WHAT THE TASK REQUIRES → Show each line of the data below that has the string "model" in it.

DATA BLOCK →
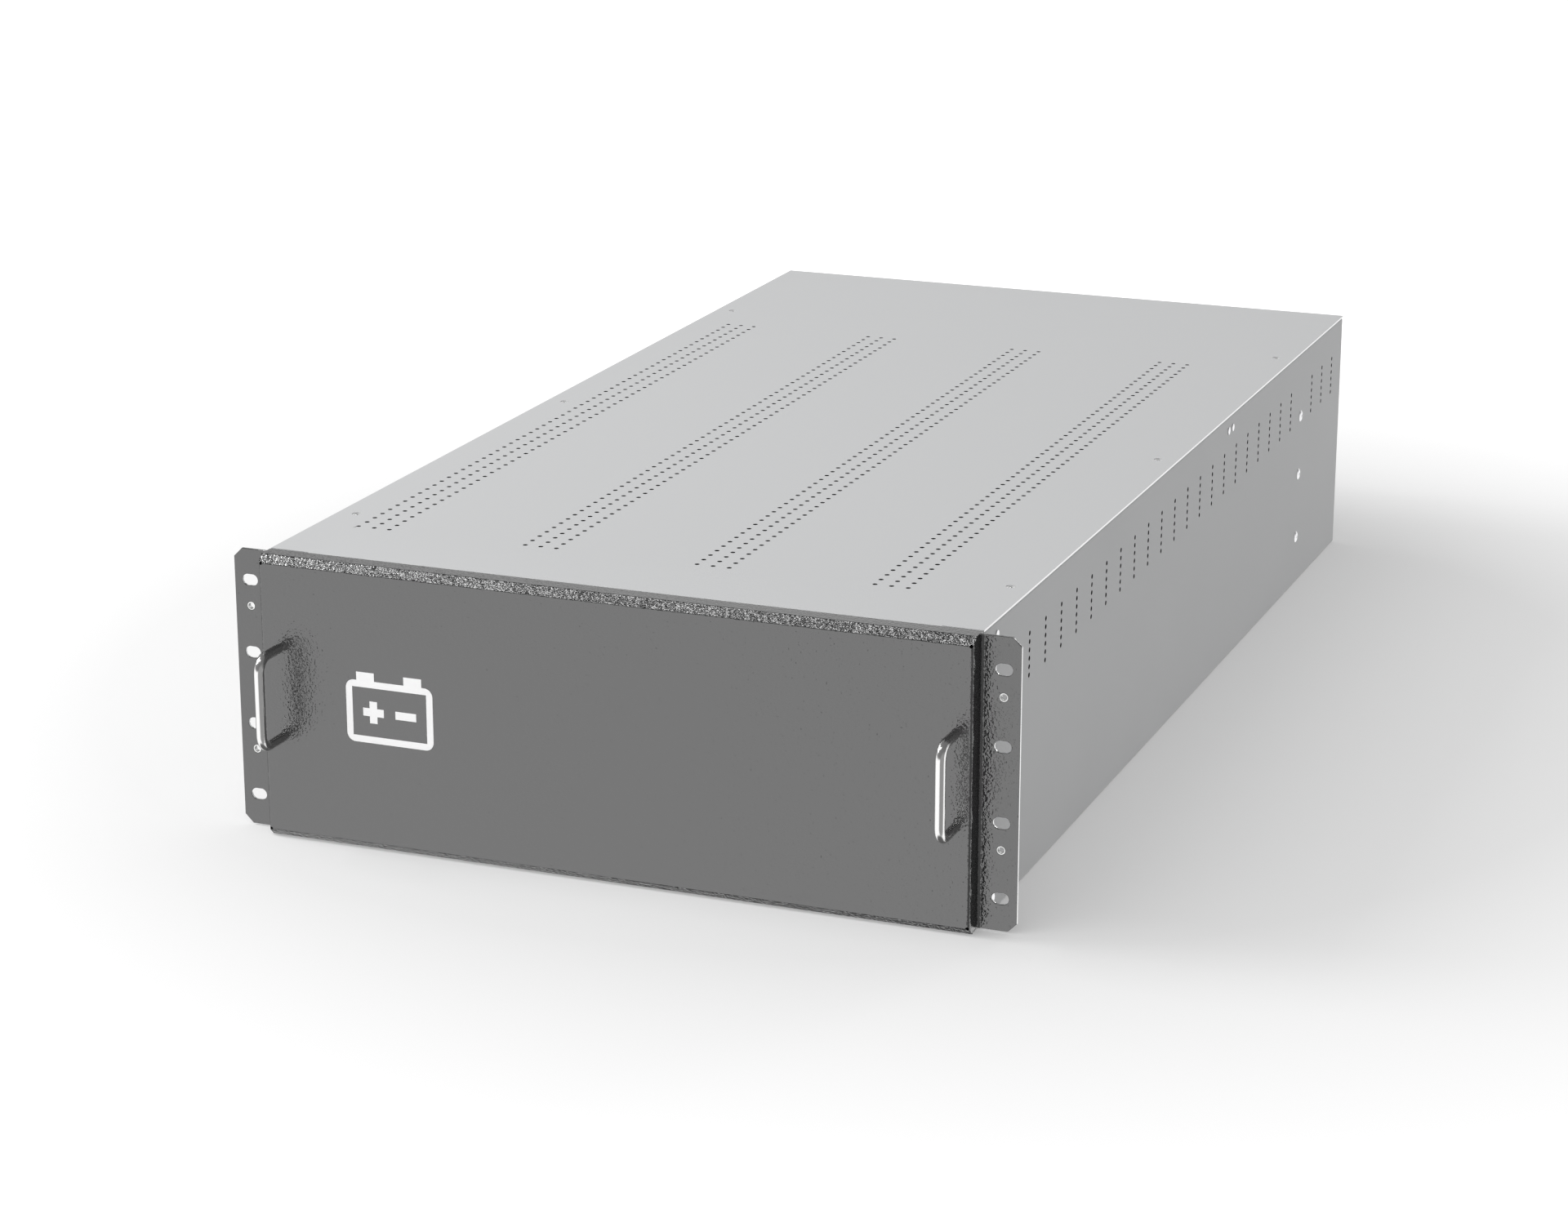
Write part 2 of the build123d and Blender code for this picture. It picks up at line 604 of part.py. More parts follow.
# Battery packs: a tray in each bay with a row of sealed blocks standing on end
tray_y = ear_y + tray_front
tray_rear_y = bulkhead_y - seam
tray_width = bay_pitch - 2 * tray_gap
tray_inner_width = tray_width - 2 * tray_sheet
tray_floor_z = case_sheet + tray_sheet
block_front_y = tray_y + tray_sheet + block_lead_in
block_pitch = block_thickness + block_gap
block_room = tray_rear_y - block_front_y - clamp_rear_gap - clamp_sheet - clamp_foot - plug_front_reach
block_count = int(block_room // block_pitch)
block_depth = tray_inner_width - block_side_gap - link_thickness - link_clearance
pack_top_z = rim_under_z - pack_headroom
block_height = pack_top_z - clamp_sheet - tray_floor_z
block_rear_y = block_front_y + block_count * block_pitch - block_gap
for pack, bay_x in enumerate(bay_centres, start=1):
    tray_left_x = bay_x - tray_width / 2
    block_left_x = tray_left_x + tray_sheet + block_side_gap
    link_x = block_left_x + block_depth
    with BuildPart() as battery_tray:
        with BuildSketch(Plane.XZ.offset(-tray_y)):
            with Locations((bay_x, case_sheet + tray_wall / 2)):
                tray_section = Rectangle(tray_width, tray_wall)
                chamfer(tray_section.vertices().group_by(Axis.Y)[0], tray_sheet)
            with Locations((bay_x, tray_floor_z + tray_wall / 2)):
                Rectangle(tray_inner_width, tray_wall, mode=Mode.SUBTRACT)
        extrude(amount=-(tray_rear_y - tray_y))
        with BuildSketch(Plane.XZ.offset(-tray_y)):
            with Locations((bay_x, tray_floor_z + tray_front_wall / 2)):
                Rectangle(tray_inner_width, tray_front_wall)
                Rectangle(
                    tray_inner_width - 2 * tray_window_margin,
                    tray_front_wall - 2 * tray_window_margin,
                    mode=Mode.SUBTRACT,
                )
        extrude(amount=-tray_sheet)
    battery_tray.part.label = f"battery_tray_{pack}"
    export_step(battery_tray.part, f"parts/battery_tray_{pack}.step")

    block_centres = [block_front_y + block_thickness / 2 + row * block_pitch for row in range(block_count)]
    link_heights = (tray_floor_z + link_inset, pack_top_z - clamp_sheet - link_inset)
    with BuildPart() as battery_blocks:
        with BuildSketch(Plane.XY.offset(tray_floor_z)):
            with Locations(*[(block_left_x + block_depth / 2, centre) for centre in block_centres]):
                Rectangle(block_depth, block_thickness)
        extrude(amount=block_height)
    battery_blocks.part.label = f"battery_blocks_{pack}"
    export_step(battery_blocks.part, f"parts/battery_blocks_{pack}.step")

    with BuildPart() as cell_links:
        with BuildSketch(Plane.YZ.offset(link_x)):
            for row in range(block_count - 1):
                joint_y = (block_centres[row] + block_centres[row + 1]) / 2
                with Locations((joint_y, link_heights[(row + 1) % 2])):
                    Rectangle(block_pitch - link_width, link_width)
        extrude(amount=link_thickness)
    cell_links.part.label = f"cell_links_{pack}"
    export_step(cell_links.part, f"parts/cell_links_{pack}.step")

    clamp_front_y = block_front_y - clamp_sheet
    clamp_rear_y = block_rear_y + clamp_sheet
    with BuildPart() as pack_clamp:
        with BuildSketch(Plane.YZ.offset(block_left_x + block_depth / 2)):
            with BuildLine():
                Polyline(
                    (clamp_front_y, tray_floor_z),
                    (clamp_front_y, pack_top_z),
                    (clamp_rear_y, pack_top_z),
                    (clamp_rear_y, tray_floor_z + clamp_sheet),
                    (clamp_rear_y + clamp_foot, tray_floor_z + clamp_sheet),
                    (clamp_rear_y + clamp_foot, tray_floor_z),
                    (block_rear_y, tray_floor_z),
                    (block_rear_y, pack_top_z - clamp_sheet),
                    (block_front_y, pack_top_z - clamp_sheet),
                    (block_front_y, tray_floor_z),
                    close=True,
                )
            make_face()
        extrude(amount=clamp_width / 2, both=True)
    pack_clamp.part.label = f"pack_clamp_{pack}"
    export_step(pack_clamp.part, f"parts/pack_clamp_{pack}.step")

    with BuildPart() as pack_plug:
        with BuildSketch(Plane.XZ.offset(-(bulkhead_y - plug_front_reach))):
            with Locations((bay_x, plug_z)):
                Rectangle(plug_width, plug_height)
        extrude(amount=-(plug_front_reach + case_sheet + plug_rear_reach))
        with BuildSketch(Plane.XZ.offset(-(bulkhead_y - plug_flange_thickness))):
            with Locations((bay_x, plug_z)):
                Rectangle(plug_width + 2 * plug_flange, plug_height + 2 * plug_flange)
        extrude(amount=-plug_flange_thickness)
        with BuildSketch(Plane.XZ.offset(-(bulkhead_y + case_sheet + plug_rear_reach))):
            with Locations((bay_x, plug_z)):
                with GridLocations(plug_width / 2, 0, 2, 1):
                    Rectangle(plug_width / 2 - 2 * plug_wall, plug_height - 2 * plug_wall)
        extrude(amount=plug_rear_reach, mode=Mode.SUBTRACT)
    pack_plug.part.label = f"pack_plug_{pack}"
    export_step(pack_plug.part, f"parts/pack_plug_{pack}.step")


# Busbars on insulators behind the bulkhead, one above and one below the plugs
bulkhead_back_y = bulkhead_y + case_sheet
busbar_y = bulkhead_back_y + insulator_length
busbar_length = 2 * (wall_inner_x - busbar_side_inset)
busbar_levels = {"busbar_positive": rim_under_z - busbar_drop, "busbar_negative": case_sheet + busbar_drop}
insulator_x = busbar_length / 2 - busbar_height
for name, level in busbar_levels.items():
    with BuildPart() as busbar:
        with BuildSketch(Plane.XZ.offset(-busbar_y)):
            with Locations((0, level)):
                Rectangle(busbar_length, busbar_height)
        extrude(amount=-busbar_thickness)
        chamfer(busbar.edges().filter_by(Axis.Y), busbar_corner)
    busbar.part.label = name
    export_step(busbar.part, f"parts/{name}.step")

with BuildPart() as busbar_insulators:
    with BuildSketch(Plane.XZ.offset(-bulkhead_back_y)):
        for level in busbar_levels.values():
            with Locations((-insulator_x, level), (insulator_x, level)):
                RegularPolygon(insulator_radius, 6)
    extrude(amount=-insulator_length)
busbar_insulators.part.label = "busbar_insulators"
export_step(busbar_insulators.part, "parts/busbar_insulators.step")


# Fuse holder on the floor of the wiring bay, with the fuse lying in its two clips
fuse_y = (busbar_y + busbar_thickness + case_rear_y) / 2
fuse_base_top = case_sheet + fuse_base_height
fuse_axis_z = fuse_base_top + fuse_radius + fuse_axis_clearance
fuse_clip_x = fuse_length / 2 - fuse_cap_length / 2
with BuildPart() as fuse_holder:
    with BuildSketch(Plane.XY.offset(case_sheet)):
        with Locations((0, fuse_y)):
            Rectangle(fuse_length + 2 * fuse_base_margin, fuse_base_width)
    extrude(amount=fuse_base_height)
    for clip_x in (-fuse_clip_x, fuse_clip_x):
        with BuildSketch(Plane.YZ.offset(clip_x)):
            with Locations((fuse_y, (fuse_base_top + fuse_axis_z) / 2)):
                Rectangle(2 * (fuse_radius + fuse_clip_sheet), fuse_axis_z - fuse_base_top)
            with Locations((fuse_y, fuse_axis_z)):
                RegularPolygon(fuse_radius, fuse_sides, mode=Mode.SUBTRACT)
        extrude(amount=fuse_clip_width / 2, both=True)
fuse_holder.part.label = "fuse_holder"
export_step(fuse_holder.part, "parts/fuse_holder.step")

with BuildPart() as fuse:
    with BuildSketch(Plane.YZ.offset(-fuse_length / 2)):
        with Locations((fuse_y, fuse_axis_z)):
            RegularPolygon(fuse_radius, fuse_sides)
    extrude(amount=fuse_length)
    with BuildSketch(Plane.YZ.offset(-(fuse_length / 2 - fuse_cap_length))):
        with Locations((fuse_y, fuse_axis_z)):
            RegularPolygon(fuse_radius, fuse_sides)
            RegularPolygon(fuse_radius - fuse_cap_thickness, fuse_sides, mode=Mode.SUBTRACT)
    extrude(amount=fuse_length - 2 * fuse_cap_length, mode=Mode.SUBTRACT)
fuse.part.label = "fuse"
export_step(fuse.part, "parts/fuse.step")


# Rear panel: a shallow pan between the side walls, flush with their rear edges
rear_width = 2 * wall_inner_x
rear_low = case_sheet
rear_high = rim_under_z
rear_inside_y = case_rear_y - case_sheet
rear_notch = 2 * case_sheet
socket_z = rim_under_z - socket_drop
socket_out_x = wall_inner_x - socket_side_inset
socket_centres = {
    "dc_socket_in": socket_out_x - socket_spacing,
    "dc_socket_out": socket_out_x,
}
socket_screw_x = socket_width / 2 + socket_flange / 2
stud_x = -(wall_inner_x - stud_inset)
stud_z = case_sheet + stud_rise
with BuildPart() as rear_panel:
    across = Plane(
        origin=(-rear_width / 2 + rear_notch, 0, (rear_low + rear_high) / 2),
        x_dir=(0, 0, -1),
        z_dir=(1, 0, 0),
    )
    for plane, width, length in (
        (Plane.XY.offset(rear_low + rear_notch), rear_width, rear_high - rear_low - 2 * rear_notch),
        (across, rear_high - rear_low, rear_width - 2 * rear_notch),
    ):
        with BuildSketch(plane):
            with Locations((0, case_rear_y - rear_flange / 2)):
                channel = Rectangle(width, rear_flange)
                fillet(channel.vertices().group_by(Axis.Y)[-1], case_fold + case_sheet)
            with Locations((0, rear_inside_y - rear_flange / 2)):
                Rectangle(width - 2 * case_sheet, rear_flange, mode=Mode.SUBTRACT)
        extrude(amount=length)
    with BuildSketch(Plane.XZ.offset(-case_rear_y)):
        for centre in socket_centres.values():
            with Locations((centre, socket_z)):
                Rectangle(socket_width, socket_height)
            with Locations((centre - socket_screw_x, socket_z), (centre + socket_screw_x, socket_z)):
                RegularPolygon(socket_screw_radius, fastener_sides)
        with Locations((stud_x, stud_z)):
            RegularPolygon(stud_radius, fastener_sides)
    extrude(amount=case_sheet, mode=Mode.SUBTRACT)
rear_panel.part.label = "rear_panel"
export_step(rear_panel.part, "parts/rear_panel.step")


# Direct-current sockets: flanged housings with two open wells and a contact blade in each
well_width = socket_width / 2 - 2 * socket_wall
well_height = socket_height - 2 * socket_wall
for name, centre in socket_centres.items():
    with BuildPart() as socket:
        with BuildSketch(Plane.XZ.offset(-(case_rear_y + socket_rear_reach))):
            with Locations((centre, socket_z)):
                Rectangle(socket_width, socket_height)
        extrude(amount=socket_depth + socket_rear_reach)
        with BuildSketch(Plane.XZ.offset(-case_rear_y)):
            with Locations((centre, socket_z)):
                Rectangle(socket_width + 2 * socket_flange, socket_height)
        extrude(amount=-socket_flange_thickness)
        with BuildSketch(Plane.XZ.offset(-(case_rear_y + socket_rear_reach))):
            with Locations((centre, socket_z)):
                with GridLocations(socket_width / 2, 0, 2, 1):
                    Rectangle(well_width, well_height)
        extrude(amount=socket_depth + socket_rear_reach - socket_floor, mode=Mode.SUBTRACT)
        with BuildSketch(Plane.XZ.offset(-(case_rear_y - socket_depth + socket_floor))):
            with Locations((centre, socket_z + well_height / 2 - socket_contact_thickness / 2)):
                with GridLocations(socket_width / 2, 0, 2, 1):
                    Rectangle(well_width / 2, socket_contact_thickness)
        extrude(amount=-(socket_depth - socket_floor))
        with BuildSketch(Plane.XZ.offset(-(case_rear_y + socket_flange_thickness))):
            with Locations((centre - socket_screw_x, socket_z), (centre + socket_screw_x, socket_z)):
                RegularPolygon(socket_screw_radius, fastener_sides)
        extrude(amount=socket_flange_thickness, mode=Mode.SUBTRACT)
    socket.part.label = name
    export_step(socket.part, f"parts/{name}.step")

with BuildPart() as socket_screws:
    for centre in socket_centres.values():
        with BuildSketch(Plane.XZ.offset(-(case_rear_y + socket_flange_thickness))):
            with Locations((centre - socket_screw_x, socket_z), (centre + socket_screw_x, socket_z)):
                RegularPolygon(socket_screw_head_radius, fastener_sides)
        extrude(amount=-socket_screw_head_height)
        with BuildSketch(Plane.XZ.offset(-(case_rear_y + socket_flange_thickness))):
            with Locations((centre - socket_screw_x, socket_z), (centre + socket_screw_x, socket_z)):
                RegularPolygon(socket_screw_radius, fastener_sides)
        extrude(amount=socket_screw_length)
socket_screws.part.label = "socket_screws"
export_step(socket_screws.part, "parts/socket_screws.step")


# Ground stud through the rear panel, with its nut
with BuildPart() as ground_stud:
    with BuildSketch(Plane.XZ.offset(-(rear_inside_y - stud_inside))):
        with Locations((stud_x, stud_z)):
            RegularPolygon(stud_nut_width / 2, fastener_sides, major_radius=False)
    extrude(amount=-stud_inside)
    with BuildSketch(Plane.XZ.offset(-rear_inside_y)):
        with Locations((stud_x, stud_z)):
            RegularPolygon(stud_radius, fastener_sides)
    extrude(amount=-(case_sheet + stud_nut_height))
    with BuildSketch(Plane.XZ.offset(-(case_rear_y + stud_nut_height))):
        with Locations((stud_x, stud_z)):
            Circle(stud_radius)
    extrude(amount=-(stud_outside - stud_nut_height))
ground_stud.part.label = "ground_stud"
export_step(ground_stud.part, "parts/ground_stud.step")

with BuildPart() as ground_nut:
    with BuildSketch(Plane.XZ.offset(-case_rear_y)):
        with Locations((stud_x, stud_z)):
            RegularPolygon(stud_nut_width / 2, fastener_sides, major_radius=False)
            RegularPolygon(stud_radius, fastener_sides, mode=Mode.SUBTRACT)
    extrude(amount=-stud_nut_height)
ground_nut.part.label = "ground_nut"
export_step(ground_nut.part, "parts/ground_nut.step")
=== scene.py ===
"""External battery module for a 19-inch rack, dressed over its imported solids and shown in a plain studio."""
import json
import logging
from collections.abc import Callable, Iterable, Sequence
from dataclasses import dataclass, field
from enum import Enum
from math import atan2, cos, floor, pi, radians, sin, sqrt

import bmesh
import bpy
from mathutils import Matrix, Vector


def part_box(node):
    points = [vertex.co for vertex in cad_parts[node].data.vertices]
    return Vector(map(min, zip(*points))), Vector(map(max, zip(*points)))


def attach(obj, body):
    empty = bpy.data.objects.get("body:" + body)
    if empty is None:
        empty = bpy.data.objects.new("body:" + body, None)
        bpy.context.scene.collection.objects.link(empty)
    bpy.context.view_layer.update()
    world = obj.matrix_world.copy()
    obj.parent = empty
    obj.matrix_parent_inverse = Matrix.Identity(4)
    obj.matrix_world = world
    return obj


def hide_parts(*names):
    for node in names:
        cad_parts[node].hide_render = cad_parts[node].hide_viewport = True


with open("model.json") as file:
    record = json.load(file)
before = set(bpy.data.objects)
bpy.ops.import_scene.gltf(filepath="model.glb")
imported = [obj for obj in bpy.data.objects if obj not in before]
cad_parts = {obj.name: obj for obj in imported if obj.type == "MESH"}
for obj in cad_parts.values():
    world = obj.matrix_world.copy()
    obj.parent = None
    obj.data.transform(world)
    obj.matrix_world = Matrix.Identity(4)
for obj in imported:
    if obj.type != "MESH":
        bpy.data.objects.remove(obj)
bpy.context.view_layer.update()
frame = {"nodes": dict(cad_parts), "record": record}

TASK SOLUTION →
with open("model.json") as file:
bpy.ops.import_scene.gltf(filepath="model.glb")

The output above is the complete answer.